Abstract

Pakistan has a long history of running fiscal deficits. There are two broad considerations motivating a government to run a deficit — tax smoothing and tax tilting. Tax-smoothing behavior results in fiscal deficits because in the presence of non-lump-sum taxes, optimizing governments seek to minimize the distortionary effects of taxation by keeping tax rates smooth over time, rather than varying contemporaneously with expenditure. Even if we assume that expenditures will remain constant over time, obviating the need for tax smoothing, fiscal deficits may arise due to tax-tilting behavior if the government's discount rate differs from the effective interest rate, as then there is an incentive to shift (tilt) taxation across time.

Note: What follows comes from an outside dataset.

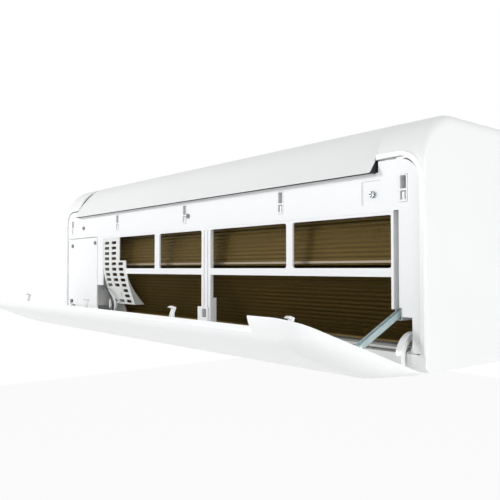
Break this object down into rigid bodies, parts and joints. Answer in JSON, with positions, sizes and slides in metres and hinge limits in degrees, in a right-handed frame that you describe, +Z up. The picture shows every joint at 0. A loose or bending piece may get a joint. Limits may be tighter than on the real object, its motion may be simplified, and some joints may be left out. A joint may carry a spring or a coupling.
{
  "type": "split air conditioner indoor unit",
  "caption": "Wall-mounted split air conditioner indoor unit with its front panel swung open on a stay, showing the lattice of windows over a finned coil.",
  "frame": {"origin": "centre of the wall plate's back face, on the wall", "axes": "+X to the right as seen from the room, +Y into the wall, +Z up"},
  "size_m": [1, 0.3908, 0.3088],
  "materials": {
    "shell_plastic": "moulded white ABS, satin",
    "panel_plastic": "moulded white ABS, glossy",
    "frame_plastic": "moulded white ABS, fine spark texture",
    "chassis_plastic": "moulded off-white polystyrene, matt",
    "fin_aluminium": "stamped fins with a gold anti-corrosion coat",
    "copper_tube": "drawn copper tube, slightly dulled",
    "zinc_steel": "zinc-coated sheet steel",
    "screw_zinc": "bright zinc plate",
    "black_rubber": "moulded nitrile rubber",
    "black_plastic": "dark glass-filled plastic, matt",
    "grey_plastic": "grey PVC, matt",
    "circuit_board": "green solder mask",
    "stay_plastic": "clear pale aqua moulding"
  },
  "bodies": {
    "housing": {"wall_plate": "zinc_steel", "rear_chassis": "chassis_plastic", "front_cabinet": "shell_plastic", "top_cover": "shell_plastic", "top_grille": "shell_plastic", "window_frame": "frame_plastic", "drain_pan": "chassis_plastic", "coil_lower": "fin_aluminium", "coil_upper": "fin_aluminium", "coil_rear": "fin_aluminium", "coil_end_right": "copper_tube", "coil_end_left": "copper_tube", "suction_pipe": "copper_tube", "liquid_pipe": "copper_tube", "fan_motor": "zinc_steel", "motor_bracket": "chassis_plastic", "fan_bearing": "black_rubber", "control_box": "chassis_plastic", "control_cover": "frame_plastic", "main_board": "circuit_board", "terminal_block": "black_plastic", "coil_guard": "frame_plastic", "sensor_clip": "grey_plastic", "sensor_lead": "grey_plastic", "filter_clip": "frame_plastic", "stay_channel": "frame_plastic", "panel_catch_1": "frame_plastic", "panel_catch_2": "frame_plastic", "panel_catch_3": "frame_plastic", "panel_catch_4": "frame_plastic", "panel_catch_5": "frame_plastic", "band_screw_1": "screw_zinc", "band_screw_2": "screw_zinc", "band_screw_3": "screw_zinc", "cover_screw_1": "screw_zinc", "cover_screw_2": "screw_zinc", "hinge_pin_right": "screw_zinc", "hinge_pin_left": "screw_zinc", "louver_motor": "black_plastic", "louver_bearing": "black_plastic"},
    "panel": {"front_panel": "panel_plastic", "panel_arm_right": "panel_plastic", "panel_arm_left": "panel_plastic"},
    "stay": {"stay_arm": "stay_plastic"},
    "fan": {"blower_wheel": "black_plastic"},
    "louver": {"louver": "panel_plastic"},
    "vane_1": {"vane_1": "black_plastic"},
    "vane_2": {"vane_2": "black_plastic"},
    "vane_3": {"vane_3": "black_plastic"},
    "vane_4": {"vane_4": "black_plastic"},
    "vane_5": {"vane_5": "black_plastic"},
    "vane_6": {"vane_6": "black_plastic"},
    "vane_7": {"vane_7": "black_plastic"},
    "vane_8": {"vane_8": "black_plastic"},
    "vane_link_1": {"vane_link_1": "black_plastic"},
    "vane_link_2": {"vane_link_2": "black_plastic"}
  },
  "joints": [
    {"name": "panel_hinge", "type": "hinge", "parent": "housing", "child": "panel", "pos_m": [0, -0.1645, -0.138], "axis": [1, 0, 0], "range_deg": [-70.5, 0]},
    {"name": "stay_pivot", "type": "hinge", "parent": "panel", "child": "stay", "pos_m": [0.458, -0.2502, -0.121], "axis": [1, 0, 0], "range_deg": [0, 127.4]},
    {"name": "fan_spin", "type": "hinge", "parent": "housing", "child": "fan", "pos_m": [0, -0.077, -0.034], "axis": [1, 0, 0], "continuous": true},
    {"name": "louver_tilt", "type": "hinge", "parent": "housing", "child": "louver", "pos_m": [0, -0.051, -0.142], "axis": [1, 0, 0], "range_deg": [0, 75]},
    {"name": "vane_1_swing", "type": "hinge", "parent": "housing", "child": "vane_1", "pos_m": [-0.25125, -0.092, -0.105], "axis": [0, 1, 0], "range_deg": [-25, 25]},
    {"name": "vane_2_swing", "type": "hinge", "parent": "housing", "child": "vane_2", "pos_m": [-0.15925, -0.092, -0.105], "axis": [0, 1, 0], "range_deg": [-25, 25]},
    {"name": "vane_3_swing", "type": "hinge", "parent": "housing", "child": "vane_3", "pos_m": [-0.06725, -0.092, -0.105], "axis": [0, 1, 0], "range_deg": [-25, 25]},
    {"name": "vane_4_swing", "type": "hinge", "parent": "housing", "child": "vane_4", "pos_m": [0.02475, -0.092, -0.105], "axis": [0, 1, 0], "range_deg": [-25, 25]},
    {"name": "vane_5_swing", "type": "hinge", "parent": "housing", "child": "vane_5", "pos_m": [0.11825, -0.092, -0.105], "axis": [0, 1, 0], "range_deg": [-25, 25]},
    {"name": "vane_6_swing", "type": "hinge", "parent": "housing", "child": "vane_6", "pos_m": [0.21025, -0.092, -0.105], "axis": [0, 1, 0], "range_deg": [-25, 25]},
    {"name": "vane_7_swing", "type": "hinge", "parent": "housing", "child": "vane_7", "pos_m": [0.30225, -0.092, -0.105], "axis": [0, 1, 0], "range_deg": [-25, 25]},
    {"name": "vane_8_swing", "type": "hinge", "parent": "housing", "child": "vane_8", "pos_m": [0.39425, -0.092, -0.105], "axis": [0, 1, 0], "range_deg": [-25, 25]},
    {"name": "vane_link_1_pin", "type": "hinge", "parent": "vane_1", "child": "vane_link_1", "pos_m": [-0.25125, -0.0835, -0.096], "axis": [0, 1, 0], "range_deg": [-26, 26]},
    {"name": "vane_link_2_pin", "type": "hinge", "parent": "vane_5", "child": "vane_link_2", "pos_m": [0.11825, -0.0835, -0.096], "axis": [0, 1, 0], "range_deg": [-26, 26]}
  ],
  "couplings": [
    {"joint": "stay_pivot", "follows": "panel_hinge", "ratio": -1.806},
    {"joint": "vane_2_swing", "follows": "vane_1_swing", "ratio": 1},
    {"joint": "vane_3_swing", "follows": "vane_1_swing", "ratio": 1},
    {"joint": "vane_4_swing", "follows": "vane_1_swing", "ratio": 1},
    {"joint": "vane_6_swing", "follows": "vane_5_swing", "ratio": 1},
    {"joint": "vane_7_swing", "follows": "vane_5_swing", "ratio": 1},
    {"joint": "vane_8_swing", "follows": "vane_5_swing", "ratio": 1},
    {"joint": "vane_link_1_pin", "follows": "vane_1_swing", "ratio": -1},
    {"joint": "vane_link_2_pin", "follows": "vane_5_swing", "ratio": -1}
  ]
}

This paper tests a version of Barro's tax-smoothing model, using Pakistan data for the period 1956–1995. The empirical results indicate that Pakistan's fiscal behavior is consistent with tax smoothing, as taxes remained relatively constant in response to anticipated changes in expenditure, most likely due to the government's inability to raise revenue. In addition, its fiscal behavior has been dominated by the stagnation of revenues, large tax-tilting-induced deficits, and the consequent accumulation of excessive public liabilities. An analysis of the time-series characteristics of tax-tilting behavior indicates that the stock of public liabilities is unsustainable under unchanged fiscal policies.